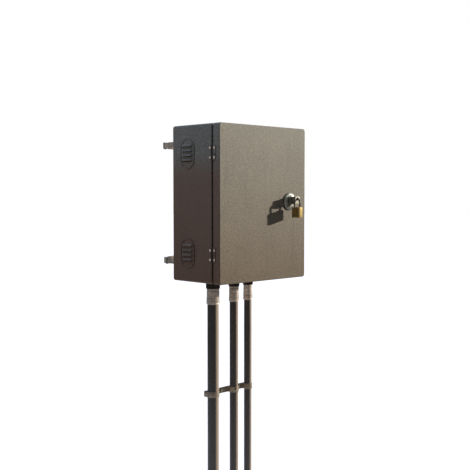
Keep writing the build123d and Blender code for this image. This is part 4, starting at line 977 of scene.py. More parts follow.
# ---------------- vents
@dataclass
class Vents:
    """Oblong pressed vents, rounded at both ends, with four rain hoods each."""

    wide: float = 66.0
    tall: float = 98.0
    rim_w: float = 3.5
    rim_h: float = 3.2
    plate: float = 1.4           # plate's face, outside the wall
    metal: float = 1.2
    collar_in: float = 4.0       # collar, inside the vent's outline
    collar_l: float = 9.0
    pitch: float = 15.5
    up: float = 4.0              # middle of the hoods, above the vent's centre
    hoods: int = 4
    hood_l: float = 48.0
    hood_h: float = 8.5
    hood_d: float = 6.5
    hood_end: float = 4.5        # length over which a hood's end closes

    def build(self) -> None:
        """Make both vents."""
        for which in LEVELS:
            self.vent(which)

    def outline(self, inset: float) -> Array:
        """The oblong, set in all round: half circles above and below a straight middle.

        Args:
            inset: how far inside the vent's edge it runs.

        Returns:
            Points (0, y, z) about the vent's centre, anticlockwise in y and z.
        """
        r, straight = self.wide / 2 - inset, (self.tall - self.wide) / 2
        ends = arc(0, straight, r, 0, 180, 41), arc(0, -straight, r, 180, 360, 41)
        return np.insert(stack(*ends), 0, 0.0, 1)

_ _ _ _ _

Please return the data above exactly as given.

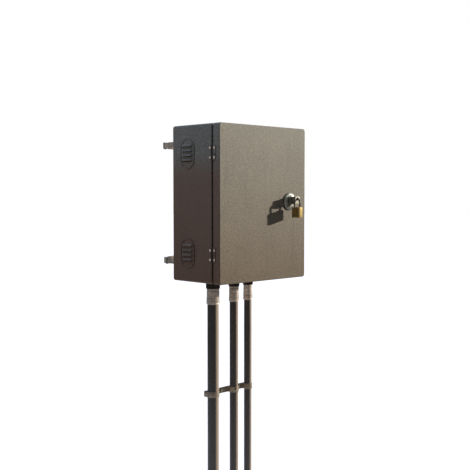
Keep writing the build123d and Blender code for this image. This is part 4, starting at line 977 of scene.py. More parts follow.
# ---------------- vents
@dataclass
class Vents:
    """Oblong pressed vents, rounded at both ends, with four rain hoods each."""

    wide: float = 66.0
    tall: float = 98.0
    rim_w: float = 3.5
    rim_h: float = 3.2
    plate: float = 1.4           # plate's face, outside the wall
    metal: float = 1.2
    collar_in: float = 4.0       # collar, inside the vent's outline
    collar_l: float = 9.0
    pitch: float = 15.5
    up: float = 4.0              # middle of the hoods, above the vent's centre
    hoods: int = 4
    hood_l: float = 48.0
    hood_h: float = 8.5
    hood_d: float = 6.5
    hood_end: float = 4.5        # length over which a hood's end closes

    def build(self) -> None:
        """Make both vents."""
        for which in LEVELS:
            self.vent(which)

    def outline(self, inset: float) -> Array:
        """The oblong, set in all round: half circles above and below a straight middle.

        Args:
            inset: how far inside the vent's edge it runs.

        Returns:
            Points (0, y, z) about the vent's centre, anticlockwise in y and z.
        """
        r, straight = self.wide / 2 - inset, (self.tall - self.wide) / 2
        ends = arc(0, straight, r, 0, 180, 41), arc(0, -straight, r, 180, 360, 41)
        return np.insert(stack(*ends), 0, 0.0, 1)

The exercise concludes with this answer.